- Born: 1974 (age 51–52) Stratford Upon Avon, England
- Education: Central Saint Martins College of Art and Design
- Label: Luella

= Luella Bartley =

British fashion designer and journalist (born 1974)

Luella Dayrell Bartley (born 1974) is an English fashion designer, magazine editor and former journalist based in the UK.

==Biography==
A one-time journalist and fashion editor of British Vogue and Evening Standard newspaper, Bartley first attended the further education arts college, Warwickshire School of Arts, before gaining a place at the Central Saint Martins College of Art and Design and launched her eponymous fashion label "Luella" in 1999 with a collection entitled "Daddy, I want a Pony" at a friend's (Steve Mackey – bassist from Pulp) apartment. Bartley is a former roommate of artists Justine Frischmann and Mathangi Arulpragasam (M.I.A.). A year after her first showcase, she was awarded Britain's Young Designer of the Year award. Her designs are influenced by the British music scene and have been acclaimed for her quirky, punk inspired, often distinctly English style. Her LFW debut in February 2000 was the show "Daddy, who were the Clash?"

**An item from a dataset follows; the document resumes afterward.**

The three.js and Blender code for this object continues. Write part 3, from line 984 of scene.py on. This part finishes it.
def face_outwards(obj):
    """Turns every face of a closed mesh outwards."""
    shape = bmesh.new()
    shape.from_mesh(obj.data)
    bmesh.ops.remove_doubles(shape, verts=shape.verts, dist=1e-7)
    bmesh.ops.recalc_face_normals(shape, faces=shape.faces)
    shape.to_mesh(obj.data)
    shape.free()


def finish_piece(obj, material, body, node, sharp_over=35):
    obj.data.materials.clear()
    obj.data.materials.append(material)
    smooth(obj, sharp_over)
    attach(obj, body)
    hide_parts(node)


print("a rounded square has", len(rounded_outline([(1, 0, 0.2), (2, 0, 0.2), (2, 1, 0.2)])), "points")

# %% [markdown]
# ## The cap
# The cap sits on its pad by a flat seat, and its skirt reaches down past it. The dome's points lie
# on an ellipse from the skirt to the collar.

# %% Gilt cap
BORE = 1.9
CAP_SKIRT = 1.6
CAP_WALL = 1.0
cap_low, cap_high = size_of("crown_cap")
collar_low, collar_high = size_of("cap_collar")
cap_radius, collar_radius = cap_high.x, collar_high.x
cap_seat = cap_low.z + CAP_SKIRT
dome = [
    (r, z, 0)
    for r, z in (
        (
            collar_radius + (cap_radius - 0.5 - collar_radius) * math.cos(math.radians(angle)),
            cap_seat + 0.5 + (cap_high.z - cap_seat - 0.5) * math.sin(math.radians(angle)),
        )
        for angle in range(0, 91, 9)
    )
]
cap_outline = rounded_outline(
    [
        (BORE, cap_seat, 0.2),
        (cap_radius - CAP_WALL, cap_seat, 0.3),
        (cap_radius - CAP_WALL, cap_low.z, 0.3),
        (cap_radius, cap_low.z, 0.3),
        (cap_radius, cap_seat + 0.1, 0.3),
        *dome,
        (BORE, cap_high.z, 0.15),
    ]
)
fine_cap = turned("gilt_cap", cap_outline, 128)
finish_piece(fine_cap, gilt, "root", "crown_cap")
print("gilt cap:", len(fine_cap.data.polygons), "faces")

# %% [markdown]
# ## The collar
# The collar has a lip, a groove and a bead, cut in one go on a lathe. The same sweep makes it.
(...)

In 2002, the "Gisele" bag she designed from the best selling "Luella for Mulberry" edition was an instant success and revived the ailing Mulberry brand. This, in turn led to Club21, the Singapore-based retail group, investing in a global licensing agreement for Luella Bartley ready-to-wear and accessories.

In January 2006, Bartley was selected to launch Target's Go International line.

She has showcased her work several times during London Fashion Week. She returned to London for Spring/Summer 2007, after six and a half years based in New York and previously Milan fashion weeks. During the same week she opened her first store, on London's Brook Street.

In 2008, she launched a limited edition bag collection "Friends of Luella" in Hong Kong. Later that year, the British Fashion Council named Luella 'Designer of the Year', having been nominated previously for two consecutive years. Following on from this award, Luella was dubbed 'International Designer of the Year' by Elle Sweden in January 2009.

Wearers of her designs have included Kate Nash, Kelly Osbourne, Lily Allen, Amy Winehouse, Gwyneth Paltrow, Sienna Miller, Mischa Barton, Chloë Sevigny, Keira Knightley, Foxy Brown, Christina Aguilera, Reese Witherspoon, Cate Blanchett, Kate Bosworth, Alexa Chung, Pixie Geldof, Zooey Deschanel, and Princess Beatrice and Princess Eugenie.

Bartley was announced to design the Liberty Christmas decor. Despite this, on 10 November 2009, it was reported that Luella had ceased trading.
Bartley works as a celebrated artist currently showing at the Kristin Hjellegjerdw gallery in London

She was appointed Member of the Order of the British Empire (MBE) in the 2010 New Year Honours.